As I view the situation, there is no question that title to the chattels was in R. Hoe Co., Inc., when the bankruptcy occurred, under the provisions of the conditional sales agreement, and that there had occurred such defaults on the part of the Public Opinion Company as under those same provisions gave the Hoe Company the right to proceed against the Public Opinion Company as it did. Had the replevin action been pursued to the end, no question of title would have been involved or determined; nothing further than a judgment for damages for wrongful holding, with a further right reserved to the Hoe Company at its option, to apply to the court for an order decreeing the delivery of the chattels themselves to the Hoe Company. Consequently the object of the reclamation proceedings is little, if any, different from that which it is to be presumed was the intended aim of the Hoe Company at the outset — the recovery of the chattels.
It is also a question as to whether the inception of the bankruptcy proceedings did not make it incumbent upon the R. Hoe Co., Inc., outside of any matter of election, to abandon an undetermined action pending in another court and seek its relief from the court whose mandate had placed the chattels in the hands of its appointee, the trustee.
"Adverse claimants to any of the property must not resort to legal proceedings in other courts, or other methods of seizure or taking possession of property in the custody of the bankruptcy court. They must come into the bankruptcy court and make application there for a return of the property, excepting, possibly, as to property to which the trustee has failed to assert ownership; and excepting also, where the bankruptcy court has permitted the trustee or receiver to be made party in the state court." Remington on Bankruptcy (3d Ed.) vol. 5, § 2450, p. 593.
While proceedings in another court had been commenced before any idea of bankruptcy was involved, they had in no sense approached finality, and consequently a resort to this court appears to me to have been both the part of wisdom and of good practice.
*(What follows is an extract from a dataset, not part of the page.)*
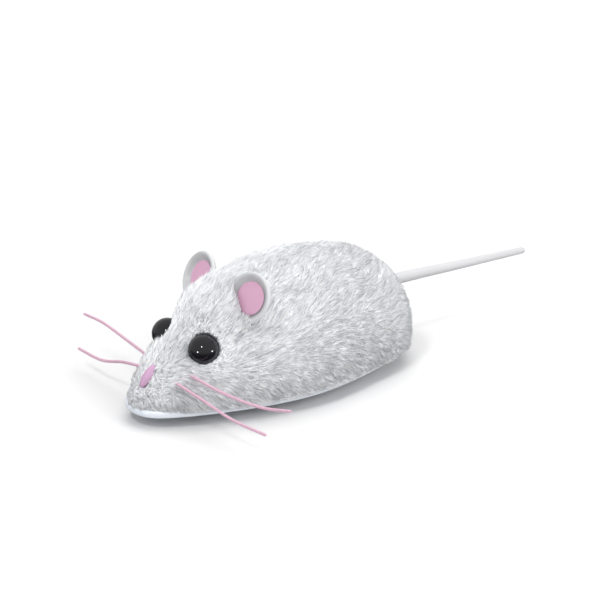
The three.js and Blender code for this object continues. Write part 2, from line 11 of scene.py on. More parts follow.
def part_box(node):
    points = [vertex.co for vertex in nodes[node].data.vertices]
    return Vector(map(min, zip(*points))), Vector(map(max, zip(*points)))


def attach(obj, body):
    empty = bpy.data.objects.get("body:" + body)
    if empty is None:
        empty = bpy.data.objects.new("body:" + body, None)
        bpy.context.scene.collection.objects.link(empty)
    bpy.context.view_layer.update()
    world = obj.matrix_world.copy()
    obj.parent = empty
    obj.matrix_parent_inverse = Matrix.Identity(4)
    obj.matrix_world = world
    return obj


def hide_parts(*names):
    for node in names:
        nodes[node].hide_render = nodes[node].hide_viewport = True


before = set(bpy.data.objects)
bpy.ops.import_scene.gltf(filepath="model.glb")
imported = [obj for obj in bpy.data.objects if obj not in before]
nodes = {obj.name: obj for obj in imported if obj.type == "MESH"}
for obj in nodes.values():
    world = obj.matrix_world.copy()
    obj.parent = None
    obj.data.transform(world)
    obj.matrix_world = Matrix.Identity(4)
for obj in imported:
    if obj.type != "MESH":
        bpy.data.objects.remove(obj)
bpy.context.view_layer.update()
mm = 0.001

# ---- Studio -------------------------------------------------------------------------------------
# The toy stands on a plain white table inside a pale tent, under three wide soft lights. Three small
# round lamps show only as glints in glossy pieces, and the camera looks down on the left cheek.

CAMERA_AIM = Vector((15.9, -23.6, 28.1)) * mm
CAMERA_AZIMUTH = math.radians(49.6)
CAMERA_ELEVATION = math.radians(21.5)
CAMERA_DISTANCE = 750 * mm
CAMERA_FIELD = 152.3 * mm  # width of the view at the aim
CAMERA_NEAREST = 10 * mm
SENSOR = 36
FLOOR_SIDE = 6
TENT_LIGHT = 0.74
TENT_FADE = [(0.35, (0.02, 0.02, 0.022, 1)), (0.52, (1, 1, 1, 1))]  # share of the way up, colour
SOFTBOX_AWAY = 2.5
SOFTBOX_AIM = Vector((0, 0, 10)) * mm
SOFTBOXES = {
    "overhead": {"azimuth": 212, "elevation": 68, "size": 2.5, "watts": 43},
    "key": {"azimuth": 17, "elevation": 56, "size": 0.5, "watts": 17},
    "fill": {"azimuth": 114, "elevation": 28, "size": 1.9, "watts": 29},
}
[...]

The referee having based his finding herein upon the theory of election, there would seem to be the only point necessary to pass upon at this time. And a contrary opinion upon that point must result as a matter of course in disagreement with the referee concerning his order of sale. Consequently I am of the opinion that the order dismissing the petition of R. Hoe Co., Inc., for reclamation, and the order for the sale of its chattels, must be set aside, and an order be issued effecting the delivery of the chattels herein to R. Hoe Co., Inc.